L’exécution commençait par une flagellation dans le prétoire : les instruments de la flagellation romaine étaient ou des verges d’orme ou des fouets de cuir garnis, à l’extrémité, de nœuds ou de morceaux de plomb ; et l’on administrait cette peine avec tant de cruauté que plus d’une fois les condamnés y succombèrent. Il ne faut pas confondre avec cette flagellation 1o celle que Pilate proposa aux Juifs pendant qu’il interrogeait Jésus (Luc xxii., 16-22) ; 2o celle qu’il fit réellement exécuter avant le jugement (Jean xix, 1). La première devait être un châtiment particulier, tel que ceux que les Romains infligeaient pour de moindres délits, afin de calmer les Juifs et de les détourner de la demande d’un châtiment plus grave ; la seconde était une torture employée pour arracher des aveux, quæstio per tormenta. Jésus ayant été frappé de verges peu avant la sentence, la flagellation dont nous avons parlé tout d’abord n’eut pas lieu.
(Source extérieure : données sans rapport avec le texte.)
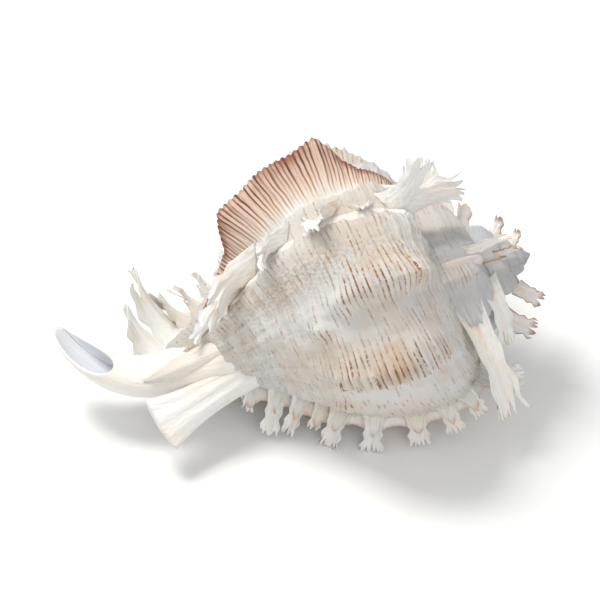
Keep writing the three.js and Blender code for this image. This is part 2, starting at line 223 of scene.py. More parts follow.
# ---- Pose and mesh making ----
@dataclass(frozen=True)
class Rest:
    """How the shell lies: raised at the apex, rolled onto its mouth, and where that puts the apex."""

    axis_tilt: float = 17.0
    roll: float = 46.0
    pitch: float = 2.6
    apex: tuple[float, float, float] = (85.94, -6.49, 50.92)

    def matrix(self) -> Array:
        """Rotation from the shell's frame to the resting one: the tilt, then the roll, then the pitch."""
        e = math.radians(self.roll)
        roll = np.array([[1, 0, 0], [0, math.cos(e), math.sin(e)], [0, -math.sin(e), math.cos(e)]])
        return self.raised(self.pitch) @ roll @ self.raised(self.axis_tilt)

    @staticmethod
    def raised(degrees: float) -> Array:
        """Rotation about Y that raises the apex end by that much."""
        a = math.radians(degrees)
        return np.array([[math.cos(a), 0, -math.sin(a)], [0, 1, 0], [math.sin(a), 0, math.cos(a)]])

    def apply(self, points: Array, lowest: float = 0.0) -> Array:
        """Shell-frame millimetres to resting-frame metres, worn flat at the lowest height allowed."""
        placed = points @ self.matrix().T + np.array(self.apex)
        placed[..., 2] = np.maximum(placed[..., 2], lowest)
        return placed * MM


REST = Rest()


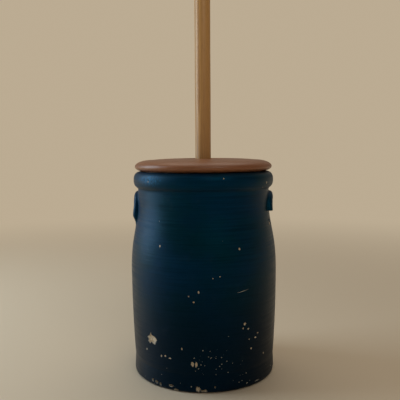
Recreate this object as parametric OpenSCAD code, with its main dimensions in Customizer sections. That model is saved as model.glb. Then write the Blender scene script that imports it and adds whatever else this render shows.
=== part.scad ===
// Stoneware butter churn: a thrown jar with two applied ears, a turned wooden
// lid, and a wooden dasher whose long staff comes up through the lid.
// The origin is the centre of the jar's underside, +Z is up along the staff,
// and the ears are on +X and -X.

/* [Jar] */
// Height of the jar, from its underside to the crown of its rim
jar_h = 340; // [320:1:380]
// Diameter of the belly, the widest place
belly_d = 248; // [242:1:270]
// Height of the belly above the underside
belly_z = 170; // [150:1:190]
// Diameter just above the foot line
foot_d = 239; // [226:1:241]
// Diameter of the straight neck under the rim
neck_d = 222; // [214:1:230]
// Height of the neck and rim together, above the end of the shoulder
neck_h = 50; // [44:1:60]
// How late the shoulder turns in: 1 is even, more is a fuller shoulder
shoulder_ease = 1.3; // [1:0.05:1.6]
// Thickness of the wall
wall_t = 11; // [8:0.5:14]
// Thickness of the floor
floor_t = 13; // [9:0.5:18]
// Radius of the corner between floor and wall, inside
floor_round = 14; // [8:1:20]

/* [Rim] */
// Diameter of the rolled rim
rim_d = 237; // [232:1:246]
// Height of the rolled rim
rim_h = 29; // [24:1:34]
// How far the roll stands out from its crown, the ring that the lid rests on
roll_w = 13.5; // [12:0.5:15]
// Height of the rounding from the crown down into the mouth
lip_h = 9; // [6:0.5:12]

/* [Foot] */
// Height of the foot band, up to the foot line
foot_h = 28; // [20:1:36]
// How far the foot band spreads towards the floor
foot_flare = 0.9; // [0:0.1:3]
// Radius of the rounded edge that stands on the floor
foot_edge = 3.4; // [2:0.2:6]
// Width of the foot line, a turned groove
foot_line_w = 3; // [2:0.5:5]
// Depth of the foot line
foot_line_depth = 0.7; // [0.4:0.1:1.5]

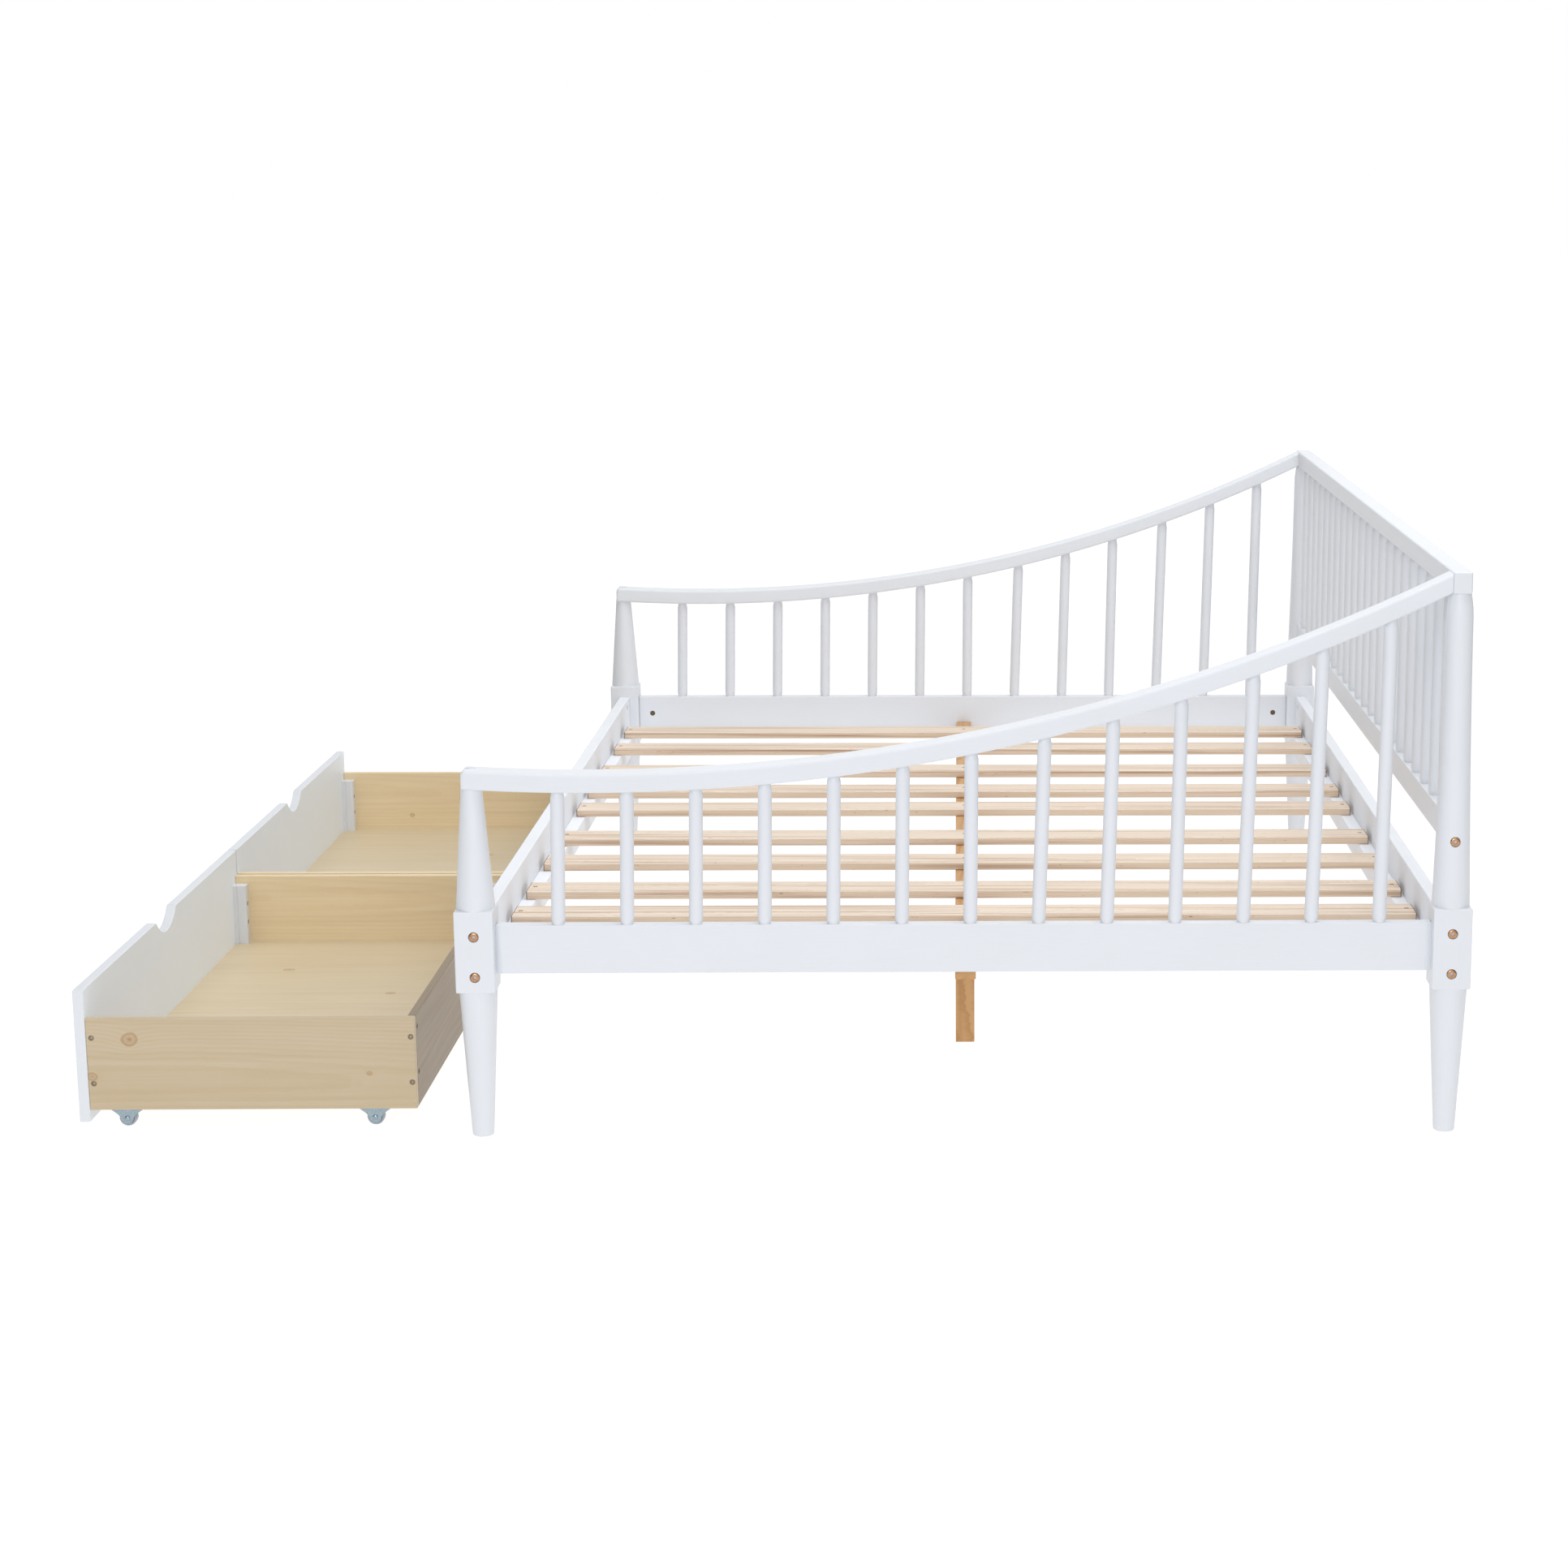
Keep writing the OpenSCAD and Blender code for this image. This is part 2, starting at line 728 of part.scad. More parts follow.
module drawer_floor_blank() {
    board([in_x0 - groove, front_in_y - groove, floor_z0],
        [in_x1 + groove, back_in_y + groove, floor_z1]);
}

module drawer_front() {
    color("white")
        difference() {
            board([0, drawer_y, front_z0], [drawer_l, front_in_y, front_z1]);
            translate([drawer_l / 2, front_in_y + cut, front_z1 + notch_r - notch_depth])
                rotate([90, 0, 0])
                    cylinder(r = notch_r, h = front_t + 2 * cut, $fn = 180);
            drawer_floor_blank();
            box_screw_holes();
        }
}

module drawer_side(x) {
    color("wheat")
        difference() {
            board([x, front_in_y, box_z0], [x + box_t, back_out_y, box_z1]);
            drawer_floor_blank();
            box_screw_holes();
            caster_screw_holes();
        }
}

module drawer_back() {
    color("wheat")
        difference() {
            board([in_x0, back_in_y, box_z0], [in_x1, back_out_y, box_z1]);
            drawer_floor_blank();
            box_screw_holes();
        }
}

module drawer_floor() {
    color("wheat")
        drawer_floor_blank();
}

// Corner block: a square stick with one rounded edge
module corner_block() {
    r = 4;
    linear_extrude(corner_z1 - floor_z1) {
        square([corner_w - r, corner_d]);
        square([corner_w, corner_d - r]);
        translate([corner_w - r, corner_d - r])
            circle(r);
    }
}

module drawer_corner_blocks() {
    color("white")
        difference() {
            for (mx = [0, 1])
                for (my = [0, 1])
                    translate([mx ? in_x1 : in_x0, my ? back_in_y : front_in_y, floor_z1])
                        mirror([mx, 0, 0])
                            mirror([0, my, 0])
                                corner_block();
            box_screw_holes();
        }
}

module drawer_screws() {
    color("dimgray") {
        for (s = box_screws())
            screw(s[0], s[1], drawer_screw);
        for (s = caster_screws())
            screw(s, [0, 0, 1], caster_screw);
    }
}

// Puts its children over each of the four wheels, on the floor
module at_casters() {
    for (x = [caster_x, drawer_l - caster_x])
        for (y = caster_y)
            translate([x, y, 0])
                children();
}

// Start of each caster screw, under the edge of a drawer side
function caster_screws() = [
    for (side = [-1, 1]) for (y = caster_y) for (way = [-1, 1])
        [drawer_l / 2 + side * (drawer_l / 2 - caster_x + plate_screw[0]),
            y + way * plate_screw[1], box_z0 - plate_t]
];

module caster_screw_holes() {
    for (s = caster_screws())
        screw_hole(s, [0, 0, 1], caster_screw);
}

// Fork cheek: a plate that narrows from the mounting plate to a round lobe at the axle
module cheek() {
    rotate([90, 0, 90])
        linear_extrude(cheek_t)
            difference() {
                union() {
                    polygon([[-plate_l / 2, box_z0], [-plate_l / 2, box_z0 - plate_t],
                        [-shoulder_w, wheel_r + 5], [-lobe_r, wheel_r], [lobe_r, wheel_r],
                        [shoulder_w, wheel_r + 5], [plate_l / 2, box_z0 - plate_t], [plate_l / 2, box_z0]]);
                    translate([0, wheel_r])
                        circle(lobe_r);
                }
                translate([0, wheel_r])
                    circle(axle_r);
            }
}

module drawer_caster_brackets() {
    inner = wheel_w / 2 + cheek_gap;
    outer = inner + cheek_t;
    color("silver")
        difference() {
            at_casters() {
                translate([-outer, -plate_l / 2, box_z0 - plate_t])
                    cube([2 * outer, plate_l, plate_t]);
                translate([inner, 0, 0])
                    cheek();
                translate([-outer, 0, 0])
                    cheek();
            }
            caster_screw_holes();
        }
}

// Riveted axle with a domed head at each end
module drawer_caster_axles() {
    half = wheel_w / 2 + cheek_gap + cheek_t;
    head = 4;
    color("silver")
        at_casters()
            translate([0, 0, wheel_r])
                rotate([0, 90, 0])
                    rotate_extrude()
                        polygon([[0, -half - 2], [head * 0.6, -half - 1.7], [head, -half],
                            [axle_r, -half], [axle_r, half], [head, half],
                            [head * 0.6, half + 1.7], [0, half + 2]]);
}

module drawer_wheel(n) {
    edge = 2;
    hub_r = 6;
    web = 1;
    color("lightgray")
        translate([n < 3 ? caster_x : drawer_l - caster_x, caster_y[(n - 1) % 2], wheel_r])
            rotate([0, 90, 0])
                rotate_extrude($fn = 64)
                    polygon([[wheel_bore_r, -wheel_w / 2], [hub_r, -wheel_w / 2],
                        [hub_r + 1, -wheel_w / 2 + web], [wheel_r - 3, -wheel_w / 2 + web],
                        [wheel_r - 2.2, -wheel_w / 2], [wheel_r - edge / 2, -wheel_w / 2 + edge / 4],
                        [wheel_r, -wheel_w / 2 + edge], [wheel_r, wheel_w / 2 - edge],
                        [wheel_r - edge / 2, wheel_w / 2 - edge / 4], [wheel_r - 2.2, wheel_w / 2],
                        [wheel_r - 3, wheel_w / 2 - web], [hub_r + 1, wheel_w / 2 - web],
                        [hub_r, wheel_w / 2], [wheel_bore_r, wheel_w / 2]]);
}

// ---------- the assembly ----------

for (e = [0, 1]) {
    front_post(end_sign[e]);
    back_post(end_sign[e]);
    end_top_rail(end_sign[e]);
    end_rail(end_sign[e]);
    end_spindles(end_sign[e]);
}
back_top_rail();
back_lower_rail();
back_spindles();
side_rail(-1);  // front_side_rail
side_rail(1);  // back_side_rail
ledger(-1);  // front_ledger
ledger(1);  // back_ledger
for (i = [1:len(slat_x)]) {
    slat(i);
}
slat_screws();
centre_beam();
centre_legs();
frame_bolts();
barrel_nuts();
wood_dowels();
rail_plugs();
frame_screws();
for (d = [0, 1])
    translate([drawer_x0[d], 0, 0]) {
        name = str(drawers[d], "_drawer_");
        drawer_front();
        drawer_side(in_x1);
        drawer_side(side_recess);
        drawer_back();
        drawer_floor();
        drawer_corner_blocks();
        drawer_screws();
        drawer_caster_brackets();
        drawer_caster_axles();
        for (w = [1:4]) {
            drawer_wheel(w);
        }
    }
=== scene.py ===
"""Looks for the wooden daybed: every visible CAD node is replaced by a detailed piece or given its finish."""

import math

import bmesh
import bpy
from mathutils import Matrix, Vector


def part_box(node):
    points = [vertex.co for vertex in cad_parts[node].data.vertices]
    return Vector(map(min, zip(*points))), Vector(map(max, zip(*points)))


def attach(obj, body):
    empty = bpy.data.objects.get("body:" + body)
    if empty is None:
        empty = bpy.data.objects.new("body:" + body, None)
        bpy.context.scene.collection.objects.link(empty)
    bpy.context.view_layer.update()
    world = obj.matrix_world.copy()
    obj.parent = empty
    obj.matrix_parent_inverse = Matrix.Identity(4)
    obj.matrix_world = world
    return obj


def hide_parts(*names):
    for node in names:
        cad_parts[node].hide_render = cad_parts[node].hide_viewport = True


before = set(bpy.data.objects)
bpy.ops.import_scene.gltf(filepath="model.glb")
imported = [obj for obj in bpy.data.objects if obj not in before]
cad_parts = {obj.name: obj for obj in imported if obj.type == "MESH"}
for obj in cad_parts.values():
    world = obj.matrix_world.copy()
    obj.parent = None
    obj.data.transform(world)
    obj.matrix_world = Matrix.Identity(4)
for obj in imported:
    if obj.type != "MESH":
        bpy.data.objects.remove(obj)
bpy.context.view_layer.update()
scene = bpy.context.scene

MM = 0.001
BED = "bed"
ENDS = {"right": 1, "left": -1}
DRAWERS = ("right", "left")

# Posts
BLOCK_BOTTOM = 219 * MM
BLOCK_TOP = 339 * MM
BLOCK_HALF = 28 * MM
FOOT_R = 15.5 * MM
SHAFT_R = 27.5 * MM
FRONT_TOP_R = 15 * MM
BACK_TOP_R = 19.2 * MM
BACK_TAPER_POWER = 1.6
BACK_TAPER_END = 34 * MM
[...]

Le crucifiement se faisait toujours hors des villes populeuses. À Jérusalem, la place des exécutions s’appelait Golgotha ou Calvaire ; les condamnés étaient tenus de porter eux-mêmes la croix jusque-là. Mais Jésus fut à peine arrivé à la porte de la ville, que ses forces l’abandonnèrent, et les soldats contraignirent un certain Simon de Cyrène, qui rencontra le cortège en revenant des champs, de porter la croix à la place de Notre-Seigneur : cette violence n’était pas chose rare de la part des soldats dans les provinces conquises. On suspendait au cou des condamnés, ou l’on faisait porter devant eux, une tablette, titulus, portant une inscription qui énonçait la cause de la sentence, et qu’on fixait ensuite sur la croix au-dessus de la tête du crucifié.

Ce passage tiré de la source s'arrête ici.